BEGIN Dataset excerpt

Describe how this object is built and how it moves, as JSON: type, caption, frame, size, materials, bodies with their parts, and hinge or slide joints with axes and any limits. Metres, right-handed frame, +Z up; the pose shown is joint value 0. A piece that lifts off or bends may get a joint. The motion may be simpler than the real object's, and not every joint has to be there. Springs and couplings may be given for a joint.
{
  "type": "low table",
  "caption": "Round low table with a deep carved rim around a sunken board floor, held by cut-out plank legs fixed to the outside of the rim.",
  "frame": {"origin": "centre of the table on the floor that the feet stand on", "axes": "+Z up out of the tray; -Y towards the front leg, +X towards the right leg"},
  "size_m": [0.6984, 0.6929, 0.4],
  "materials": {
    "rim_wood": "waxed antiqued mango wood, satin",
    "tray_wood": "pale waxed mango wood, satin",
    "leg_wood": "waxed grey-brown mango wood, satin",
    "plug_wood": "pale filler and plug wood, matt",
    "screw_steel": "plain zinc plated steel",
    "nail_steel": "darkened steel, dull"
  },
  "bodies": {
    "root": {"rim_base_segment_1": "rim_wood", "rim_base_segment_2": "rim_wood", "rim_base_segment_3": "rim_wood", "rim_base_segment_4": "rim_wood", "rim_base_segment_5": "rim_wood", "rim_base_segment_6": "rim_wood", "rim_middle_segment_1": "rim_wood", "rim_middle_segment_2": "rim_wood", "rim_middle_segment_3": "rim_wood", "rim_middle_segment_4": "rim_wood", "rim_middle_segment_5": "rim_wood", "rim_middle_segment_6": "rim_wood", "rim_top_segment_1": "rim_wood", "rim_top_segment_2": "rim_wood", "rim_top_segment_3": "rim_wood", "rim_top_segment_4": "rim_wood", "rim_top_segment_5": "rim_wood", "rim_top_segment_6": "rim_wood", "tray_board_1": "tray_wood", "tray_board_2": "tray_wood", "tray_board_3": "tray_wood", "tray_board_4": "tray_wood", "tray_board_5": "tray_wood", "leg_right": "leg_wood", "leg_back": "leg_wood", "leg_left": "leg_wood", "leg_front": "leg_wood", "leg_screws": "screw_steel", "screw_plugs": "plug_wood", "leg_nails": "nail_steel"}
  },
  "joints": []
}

END Dataset excerpt

Stated goal:
Show the lines that mention the word "axes".

Answer to the exercise:
Describe how this object is built and how it moves, as JSON: type, caption, frame, size, materials, bodies with their parts, and hinge or slide joints with axes and any limits. Metres, right-handed frame, +Z up; the pose shown is joint value 0. A piece that lifts off or bends may get a joint. The motion may be simpler than the real object's, and not every joint has to be there. Springs and couplings may be given for a joint.
  "frame": {"origin": "centre of the table on the floor that the feet stand on", "axes": "+Z up out of the tray; -Y towards the front leg, +X towards the right leg"},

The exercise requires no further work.